Den Hauptteil der Recherche machten wir in der ersten Augustwoche. Mit acht Leuten und einem roten VW Bus.

Los ging es mit einem VCP Treffen – in Leipzig. Die allererste Landesleitung des VCP Sachsen, erzählte uns, wie es war, 1990 mit der Pfadfinderei zu beginnen, dort, wo blaue Halstücher nicht das beste Image hatten. Von Leipzig führte uns die Tour über Dresden, Waldheim und Jena nach Berlin, von dort nach Neubrandenburg, Prora, Rostock und Schlutup, zwölf Interviews mit durchweg spannenden Leuten.
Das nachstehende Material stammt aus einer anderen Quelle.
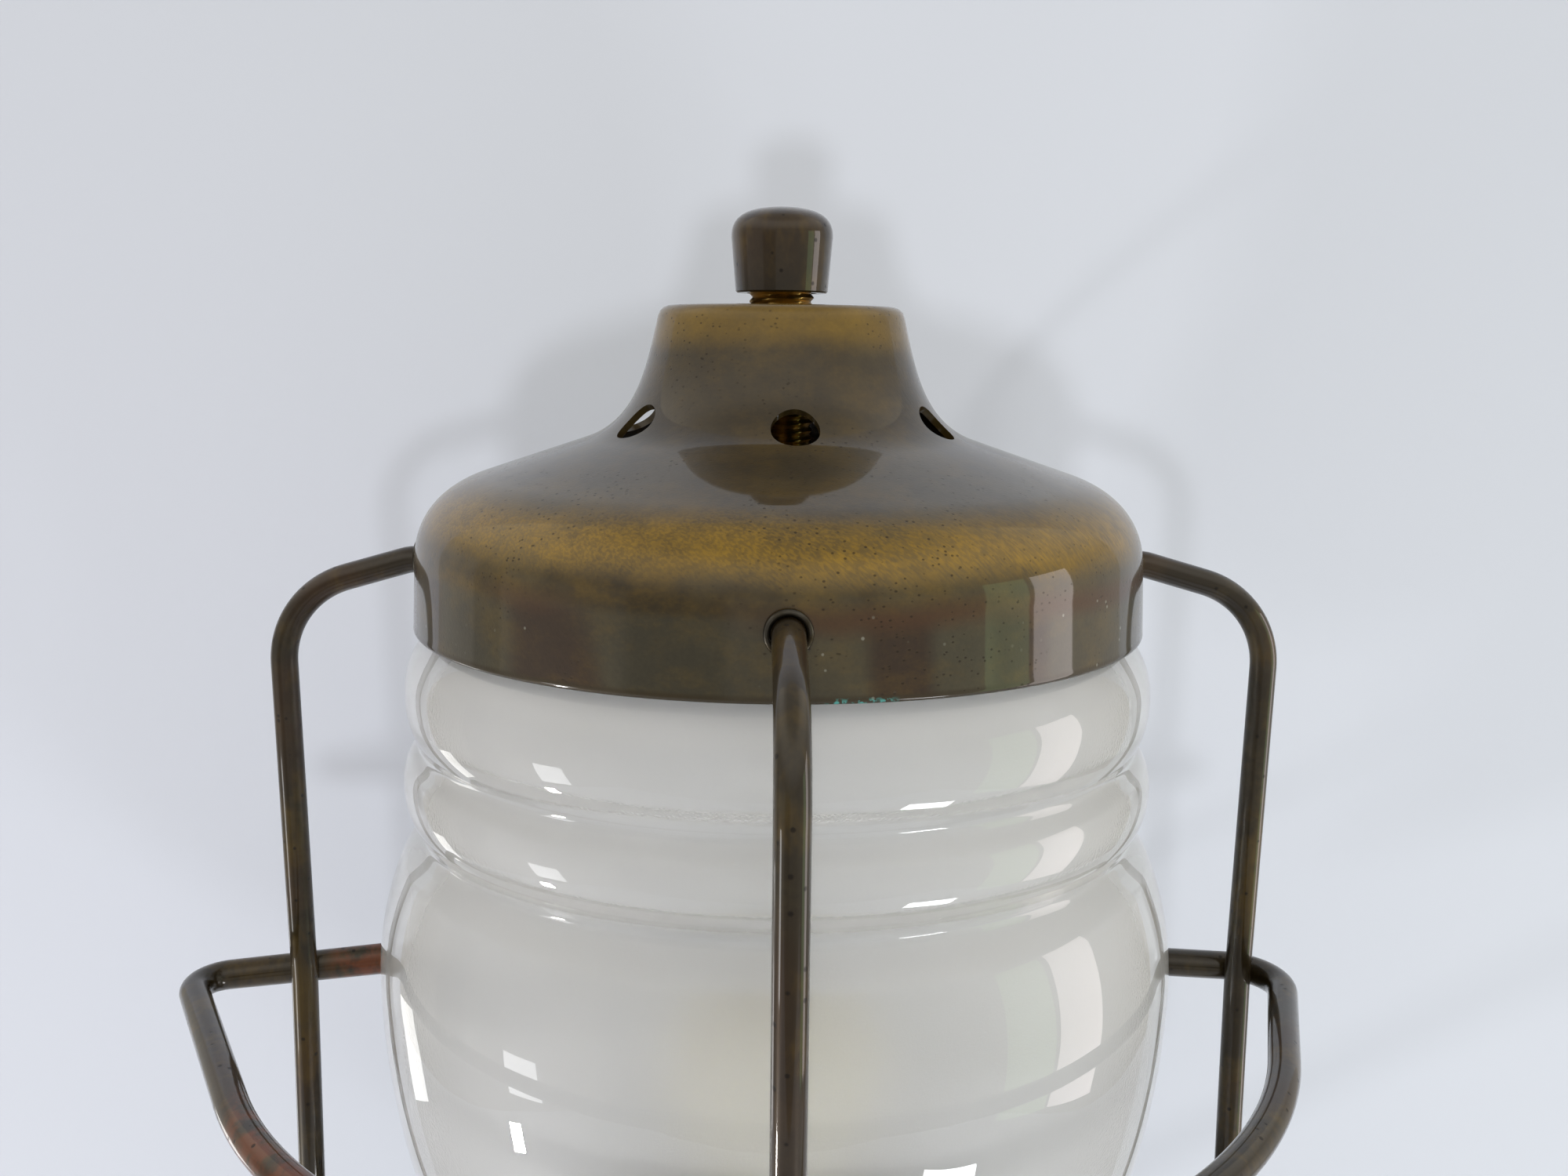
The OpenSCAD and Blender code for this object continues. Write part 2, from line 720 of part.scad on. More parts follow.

Eindrücklich war, wie sich im Laufe der Zeit Bezüge herstellten, sich Aussagen überschnitten, wiederholten, wie langsam ein Bild entstand. Zwar taten (und tun) sich immer weitere Fragen auf, aber es zeichnen sich Linien ab. Keiner unserer Gesprächspartner verherrlichte die DDR. Aber es gab auch (fast) niemand, der sie pauschal verurteilte. Man lebte dort, die Repression war unterschiedlich
stark spürbar.

Besonders schlimm war es für die Kriegsdienstverweigerer, die als Bausoldaten im riesigen Baukoloss Prora (ein 5 km (!) langes Gebäude an der Ostsee) schuften mussten. Die Punks waren ständigen Gängeleien ausgesetzt. Dennoch gab es für viele auch Erfahrungen, die vor allem nach der Wiedervereinigung als positiv eingeschätzt wurden: keine Existenzangst, ein relativ gerechtes Gesundheitswesen, ein einheitliches Bildungssystem.

Im November werden auf den Herbsttagen die Interviews vorgestellt. Aber nicht nur das. Mawil kommt, zeichnet und erzählt und in einer Simulation überlegen wir uns: Was wäre heute, wenn die Mauer noch stünde?! Wie angesagt eine solche Frage heute ist, weiß jeder, der die der die aktuellen Ereignisse verfolgt.